Nel caso di specie la motivazione della sentenza impugnata richiama le argomentazioni del primo giudice, che non ha ritenuto di disporre il rilascio del bene per “difficoltà di individuare la linea di confine all’interno delle stanze del fabbricato” evidentemente assumendo che esso non fosse stato eretto sulla proprietà comune.
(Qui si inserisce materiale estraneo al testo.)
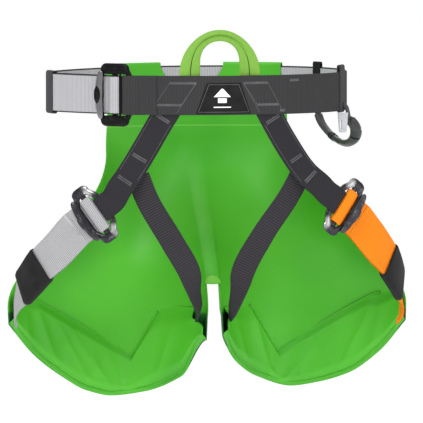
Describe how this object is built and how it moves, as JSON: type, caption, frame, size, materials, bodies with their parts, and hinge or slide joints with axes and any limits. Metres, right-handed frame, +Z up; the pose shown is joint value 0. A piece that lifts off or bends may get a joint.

Le difficoltà nel separare la parte di immobile ricadente nella proprietà esclusiva dell’attrice ha portato il giudice di merito a ravvisare una situazione di comproprietà dell’immobile eretto su fondi confinanti, in violazione al principio dell’accessione.
Il giudice d’appello, pertanto, ha fatto errata applicazione del principio affermato dalla Corte di Cassazione in quanto, pur avendo accertato che il garage ricadeva nella proprietà esclusiva della ricorrente ed una parte del corpo di fabbrica dell’edificio nella proprietà delle controparti, ha errato nell’affermare che, anche laddove un manufatto sia realizzato su due fondi contigui, ma appartenenti a soggetti diversi, si instauri una comunione sull’opera realizzata – rappresentata da un unico corpo di fabbrica – trascurando, invece, che la proprietà dello stesso resta esclusiva nella parte che si sviluppa in proiezione verticale sulle porzioni di rispettiva titolarità.